According to BBC News analysis of Health and Safety
Executive (HSE) data, workers in the agriculture, forestry and fishing sector
are more than 20 times more likely to be killed at work than the average for all
other sectors combined.
About 360,000 people work in agriculture, or 1% of the total
workforce, yet the sector is responsible for 20% of all fatal accidents at
work.
In raw numbers, this means about 30 farm workers are killed
in accidents every year.
In 2017, Peter Fisher, a highly experienced haulier of
agricultural goods, was among the casualties.
Peter Fisher earned a living transporting enormous bales of
straw. In the months leading up to his death, business was booming - a nearby
power station required large quantities of straw to burn as biofuel and Peter
was much in demand.
He would either take the bales directly from the fields to
the power station or to holding areas where they could be stored safely until
needed.
When the accident happened, Jack Fisher, Peter's son, was
feeding cattle on a separate farm a few miles down the road.
A popular and fun-loving member of the local community, his
father was also an absolute stickler for doing things properly, Jack says, and
always made sure his three sons went about their work carefully.
But because Peter was alone when he died - solo working is
common in agriculture - the family will never be sure exactly what happened to
him.
That weekend, he had decided to put in an early shift so he
would be finished by lunchtime and could enjoy a meal out with family visiting
from Nottingham. He was up and working at 04:00, loading straw on to the lorry
in bales 4ft (120cm) wide, 4ft high and 8ft long.
Sometime between 05:15 and 09:00, Peter was taking the
support strap off a stack of bales on his lorry - something he had done many
hundreds of times before. He had been shifting straw bales for nearly a decade
and had done many similar jobs in the decades before that.
A bale of this size weighs 650-800kg (125 stone) and they
were piled four high.
The stack of bales collapsed.
"When they took the bales off him, he had a rolled up
ratchet strap in his hand," Jack says. "It was an instant thing - he
wouldn't have felt anything."
The consequences were devastating, both personally and
financially but Jack's older brother decided to take over the family business
in the months of turmoil that followed Peter's death and in the past few weeks
has persuaded Jack to join him, taking on a contract for a second lorry.
"There are lots of people who have said to me, 'How can
you do a job that killed your dad?' But I think the way to look at it is if you
lived your life of 'What if?', then the world wouldn't go round.
"If I didn't feel comfortable doing the job, then I
wouldn't be doing it."
Jack talks about how safety-conscious he is at work.
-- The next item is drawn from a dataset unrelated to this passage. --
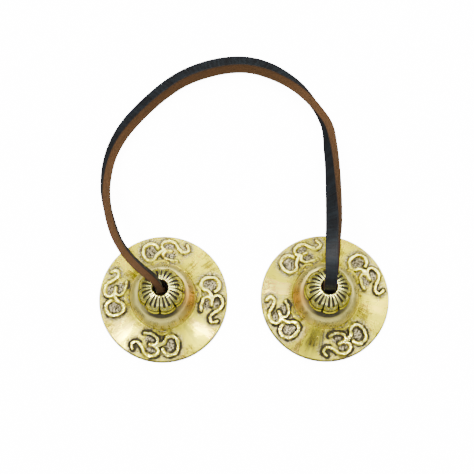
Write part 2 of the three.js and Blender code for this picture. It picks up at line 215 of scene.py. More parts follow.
def strap_section(face_points, edge_points, corner_points):
    """Points round the strap's section: across it, through it, and 1 on a cut edge or -1 on a face."""
    right_corners = [(flat_half, -edge_half), (flat_half, edge_half)]
    left_corners = [(-flat_half, edge_half), (-flat_half, -edge_half)]
    corners = right_corners + left_corners
    points = []
    for quarter, (x, y) in enumerate(corners):
        next_x, next_y = corners[(quarter + 1) % 4]
        end_angle = quarter * pi / 2
        for angle in np.linspace(end_angle - pi / 2, end_angle, corner_points, endpoint=False):
            points.append((x + strap_corner * cos(angle), y + strap_corner * sin(angle), 0))
        on_edge = quarter % 2 == 0
        for t in np.linspace(0, 1, edge_points if on_edge else face_points, endpoint=False):
            across = x + (next_x - x) * t + strap_corner * cos(end_angle)
            through_it = y + (next_y - y) * t + strap_corner * sin(end_angle)
            points.append((across, through_it, 1 if on_edge else -1))
    return np.array(points)


section = strap_section(face_points=16, edge_points=12, corner_points=4)
beyond_face = np.abs(section[:, 0]) > flat_half + 0.1
raw_sides = (beyond_face & np.roll(beyond_face, -1)).astype(int)

# The strip was cut by hand, so it isn't equally thick all along. It is thinnest where it was pulled
# through the left hole, and broadest round the loop, where it lies flattened on the table. The second
# number is its size there against its usual one.
strap_swell = [
    (0, 0.74), (0.03, 0.76), (0.06, 0.84), (0.1, 0.87), (0.16, 0.92), (0.22, 0.95), (0.28, 1.02),
    (0.31, 1.13), (0.35, 1.21), (0.4, 1.21), (0.49, 1.32), (0.55, 1.28), (0.58, 1.26), (0.61, 1.12),
    (0.64, 1.08), (0.67, 0.97), (0.71, 1.11), (0.76, 1.07), (0.82, 1.09), (0.88, 1.09), (0.94, 1), (1, 0.9),
]
ring_spacing = 0.5
table_gap = 0.05
fibre_height = 0.06
edge_hollow = 0.08
cut_unevenness = 0.06
face_bulge = 0.05
fold_height = 0.025


def cover_in_leather(piece, rings):
    """Black leather on both wide faces, and the raw cut on both edges and at the ends."""
    piece.data.materials.append(black_leather)
    piece.data.materials.append(raw_leather)
    slots = np.append(np.tile(raw_sides, rings - 1), [1, 1])
    piece.data.polygons.foreach_set("material_index", slots)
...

He has
become a campaigner for farm safety and says younger farmers are improving
procedures to make accidents like the one that killed his father less likely.
But the older generation of farmers are not keeping pace.
"They feel that because they've done it so long - and they're stuck in
their ways," Jack says.
"My dad would probably have been one of those people
who thought, 'It won't happen to me.' And that's when an accident catches you.
When you think it's not going to happen to you, that's when it does
happen."
The farm safety campaign that Jack supports is called Yellow
Wellies, which is run by the Farm Safety Foundation. He says it is managing to
reach younger farmers, convincing them to take safety considerations more
seriously.
"The older generation - they're the people we've got to
crack," he says.
An HSE representative said agriculture generally was
"an industry in which risks are poorly managed".
"It is a challenge to get parts of this industry, which
is characterised by a lack of large companies, to accept that they are not
managing risks well," the spokesperson said.
Construction companies, on the other hand, had reduced
fatalities in their industry by adopting "demanding targets and action
plans, particularly after a summit in 2001".
"The supply chain in construction is often based on
large companies employing various tiers of sub-contract specialists who can be
directly influenced," the HSE representative said.
Yellow Wellies uses the tagline: "Who would fill your
boots?" In Peter's case, Jack says his father would have been
"really, really proud" to see his sons taking on the family business
and expanding it.
He just wishes he was around to be a part of their success
and advises other farmers to become more danger-aware.Take your time - slow
down, and make sure stuff's done properly, because once you're gone you're gone
and that's it, there's no second chance."